Question

The resistance of the meter bridge AB is given in figure is $4\Omega $ with cell of emf E=0.5V and rheostat resistance $Rh=2\Omega $ the null point is obtained at some point J. When the cell is replaced by another one of emf $E={{E}_{2}}$ the same null point J is found for $Rh=6\Omega $. The emf E is:
a) 0.6V
b) 0.5V
c) 0.3V
d)0.4V

Answer 1

Hint: The resistance of the meter bridge is given as $4\Omega $ hence we can obtain the resistance per unit length i.e. 1m of the meter bridge. First we need to determine the potential gradient when the rheostat in the circuit is varied. Hence comparing the two cases, the emf E of the cell can be determined
Formula used:
$\phi =\dfrac{{{V}_{l}}}{l}$

Complete answer:

In the first case an emf of 0.5V is connected to the meter bridge such that the null point is obtained at J. In the above circuit diagram we can see a battery of 6V is connected to the meter bridge wire via rheostat. If V is the emf of the cell i.e. 6V, ${{V}_{Rh}}$ is the drop across the rheostat and ${{V}_{l}}$ is the potential drop across the wire AB of length ‘l’, then using Kirchhoff’s law we get,
$V={{V}_{Rh}}+{{V}_{l}}$
Since from ohm’s law, voltage across a resistor is equal to the product of current times the resistance, the current (i) in the above condition we get,
$\begin{align}
  & V={{V}_{Rh}}+{{V}_{l}} \\
 & \Rightarrow 6V=i2\Omega +i4\Omega \\
 & \Rightarrow i=\dfrac{6V}{6\Omega } \\
 & \therefore i=1A \\
\end{align}$
Since current is equal to 1 ampere, the potential drop across the wire AB is,
$\begin{align}
  & {{V}_{l}}=i{{R}_{l}} \\
 & \Rightarrow {{V}_{l}}=1A\times 4\Omega \\
 & \therefore {{V}_{l}}=4V \\
\end{align}$
This 4V is dropped across a length of 1 m i.e. 100cm.Therefore potential gradient $\phi $ (potential drop per unit length of the wire) is,
$\begin{align}
  & \phi =\dfrac{{{V}_{l}}}{l} \\
 & \therefore \phi =\dfrac{4V}{100cm}=0.04Vc{{m}^{-1}} \\
\end{align}$
When an emf of 0.5V is connected, the length ${{L}_{J}}$ of the balancing point with respect to A is equal to,
$\begin{align}
  & {{L}_{J}}=\dfrac{{{E}_{1}}}{\phi } \\
 & \Rightarrow {{L}_{J}}=\dfrac{0.5V}{0.04Vc{{m}^{-1}}} \\
 & \therefore {{L}_{J}}=12.5cm \\
\end{align}$
When another cell of emf ${{E}_{2}}$ is connected the balancing length is the same, but potential gradient varies as the resistance of the rheostat is changed to $Rh=6\Omega $ . hence the current across the wire AB is,
$\begin{align}
  & V={{V}_{Rh}}+{{V}_{l}} \\
 & \Rightarrow 6V=i6\Omega +i4\Omega \\
 & \Rightarrow i=\dfrac{6V}{10\Omega } \\
 & \therefore i=0.6A \\
\end{align}$
Hence the drop across the wire AB is,
$\begin{align}
  & {{V}_{l}}=i{{R}_{l}} \\
 & \Rightarrow {{V}_{l}}=0.6A\times 4\Omega \\
 & \therefore {{V}_{l}}=2.4V \\
\end{align}$
Therefore the potential gradient across the wire would be,
$\begin{align}
  & \phi =\dfrac{{{V}_{l}}}{l} \\
 & \therefore \phi =\dfrac{2.4V}{100cm}=0.024Vc{{m}^{-1}} \\
\end{align}$
In the question it is given that the balancing length is the same.
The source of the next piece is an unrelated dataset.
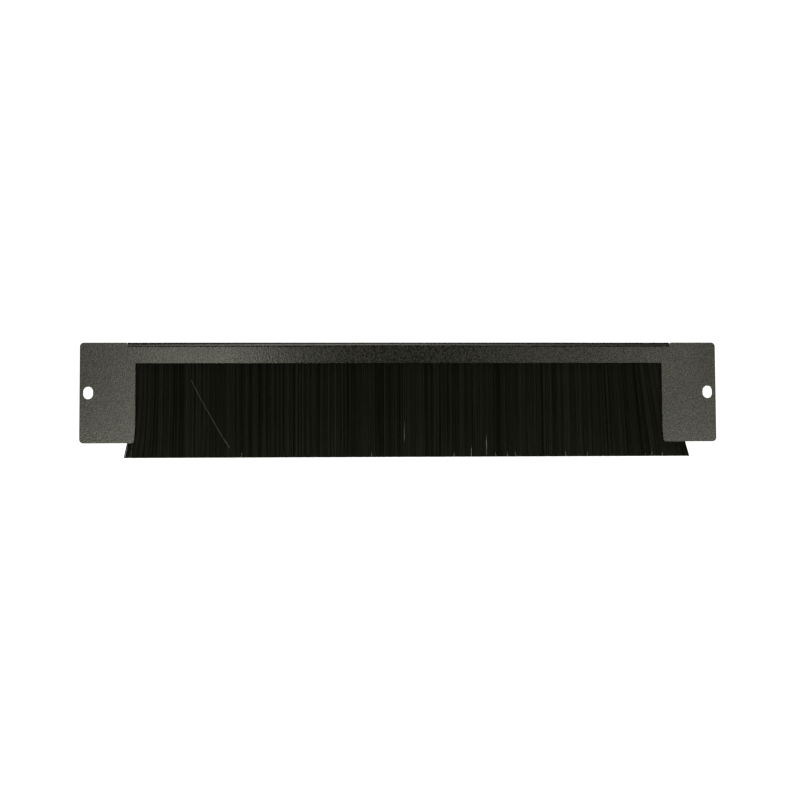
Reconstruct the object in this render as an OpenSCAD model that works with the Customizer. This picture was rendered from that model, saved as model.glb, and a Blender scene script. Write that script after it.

Hence the potential drop across the balancing length i.e. ${{E}_{2}}$ is,
$\begin{align}
  & {{E}_{2}}={{L}_{J}}\phi \\
 & \Rightarrow {{E}_{2}}=12.5cm\times 0.024Vc{{m}^{-1}} \\
 & \therefore {{E}_{2}}=0.3V \\
\end{align}$

Hence the correct answer of the above question is option c.

Note:
It is to be noted that the wire in the meter bridge should have uniform resistance. If not then the principle of potential gradient will not be valid. The above is basically a set up of a potentiometer but it can be called as a meter bridge as the length of the wire is 1m.